Thank you for this piece. I found it brought up feelings of anger in me, which is incredible because my anger is exceedingly hard to find, and if you can't even find your anger, then you're just doomed to enact trip-on-the-floor low-maintenance forever.

Lisa-Marie Cabrelli, Ph.D.'s avatar

Tara I am so pleased that this article resonated with you. I think the anger is justified, and I think we all shove this down so deep that we don't realize the impact it has on our daily lives

Amanda Aaron 🇨🇦's avatar

SUCH A GREAT PROMPT! Even at 35, I've reached the point where I choose to embody the "too much" woman, the high maintenance woman. Because fuck everyone. The people pleasing requiring us to shrink in submission is complete bullshit and it makes me enraged. It makes me mad because I believed that lie for so long.

Now, I definitely believe that "accurately maintained" is a more respectful way to put it, and also, sometimes we need to be assholes first then calm down and find the balance.

Lisa-Marie Cabrelli, Ph.D.'s avatar

I'm impressed with your attitude, Amanda. I aspire. 🙂

Shelley Burbank's avatar

This was an incredible piece. Thank you so much for writing and sharing it. It resonated with me as very insightful about women's lives across many generations as well as the mythology around "difficult women" who, if they'd been men, would have been celebrated and admired rather than shamed, derided, and even jailed. (hello, Martha Stewart & Hilary Clinton).

Now it looks as if women are even melting away and disappearing PHYSICALLY as well. Have you seen the photos out of Hollywood lately? Ugh! Nothing but skin stretched thin over bones. Denying ourselves literal nourishment is apparently de rigour these days. Is there anything that more symbolizes the scorn and hatred of women than telling them they need to shrink themselves in order to be considered "good" and "worthy of admiration?"

I've prided myself on being "low maintenance" my entire Gen X adulthood, and mostly it worked for me because I did insist on a few things: like time and space to be creative in exchange for giving up material stuff like fancy tableware and expensive clothing and vacations, etc. When I actually think about it, maybe I wasn't so much low-maintenance as focused on what I needed/WANTED to maintain and able to let the other stuff go in exchange. I was low-maintenance in some areas because I was high-maintenance in other, to me more important, areas. BUT I recognize the truth here that not all women, or even very many of us, were able or were allowed to make that choice.

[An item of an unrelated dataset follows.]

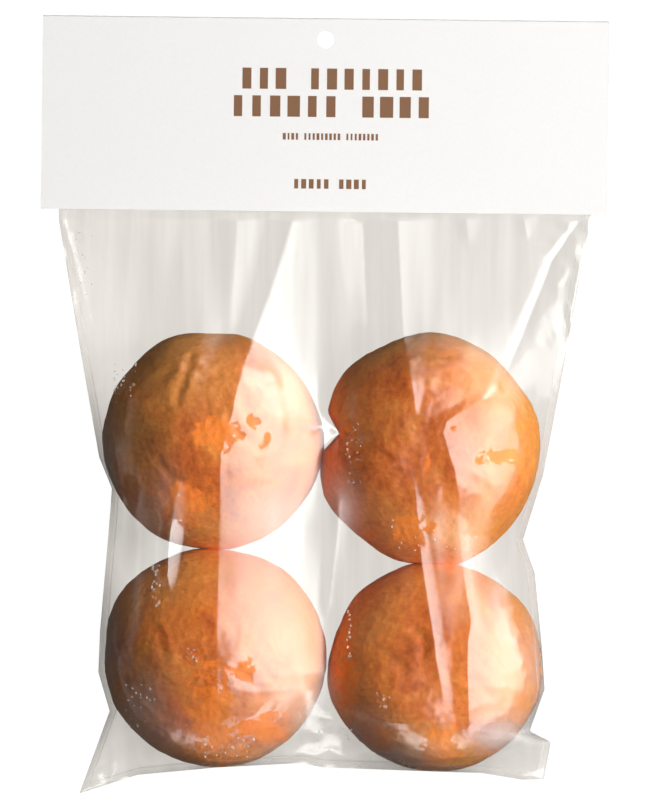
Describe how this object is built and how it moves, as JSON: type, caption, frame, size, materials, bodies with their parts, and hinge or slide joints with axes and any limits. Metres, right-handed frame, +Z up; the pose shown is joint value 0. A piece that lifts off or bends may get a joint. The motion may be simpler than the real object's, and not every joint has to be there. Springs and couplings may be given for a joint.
{
  "type": "bag of brioche burger buns",
  "caption": "Clear sealed bag of round, domed brioche burger buns, flat-welded at the foot and closed by a folded white card header with a hang hole.",
  "frame": {"origin": "under the middle of the whole, on the surface that the bag lies on", "axes": "+Z up, out of the shown side; +Y along the bag towards the card header; +X to the right of the shown side"},
  "size_m": [0.257, 0.3518, 0.0622],
  "materials": {
    "clear_film": "clear gloss film over brown crust",
    "white_board": "smooth matt coated board",
    "bun_crust": "egg-washed baked crust, satin",
    "brown_ink": "flat printed ink"
  },
  "bodies": {
    "root": {"bag": "clear_film", "header_card": "white_board"}
  },
  "joints": []
}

Be strong. Be healthy. Be demanding. Be needy about things that make sense to be needy about, like emotional support and respect and love and connectedness and time to pursue your interests, creativity, and purpose.

Lisa-Marie Cabrelli, Ph.D.'s avatar

But you weren't high maintenance in your need to be creative, Shelley. You were accurately maintained. 🙂

Stephanie Dawn Clark's avatar

This is such a strong naming of how “low maintenance” becomes a virtue costume.

The piece I keep thinking about is that this is not only a belief.

It becomes a pattern.

A woman learns that needing less keeps connection safer. Asking for less keeps her more desirable. Wanting less makes her easier to love.

So the body starts predicting danger around need itself.

If I ask clearly, I will become a burden.

If I require care, I will become too much.

If I stop being easy, I may lose approval, desire, belonging, or love.

That prediction can run so quietly that she does not experience herself as abandoning her needs.

She experiences herself as being reasonable.

Flexible.

Chill.

Low maintenance.

That is why awareness is not enough.

A woman can journal about her needs, name the cultural conditioning, understand where the pattern came from, and still feel her whole system tighten when she has to actually require something from someone.

To me, the real opening is not just realizing that “low maintenance” was self-abandonment.

It is resolving the pattern where the body still believes having needs will cost her connection.

Because when that changes, she does not have to perform ease in order to be loved.

She can let need exist without immediately shrinking it into something more acceptable.

Lisa-Marie Cabrelli, Ph.D.'s avatar

It takes a lot of practice to get comfortable with having needa and expressing them. Gen X curse!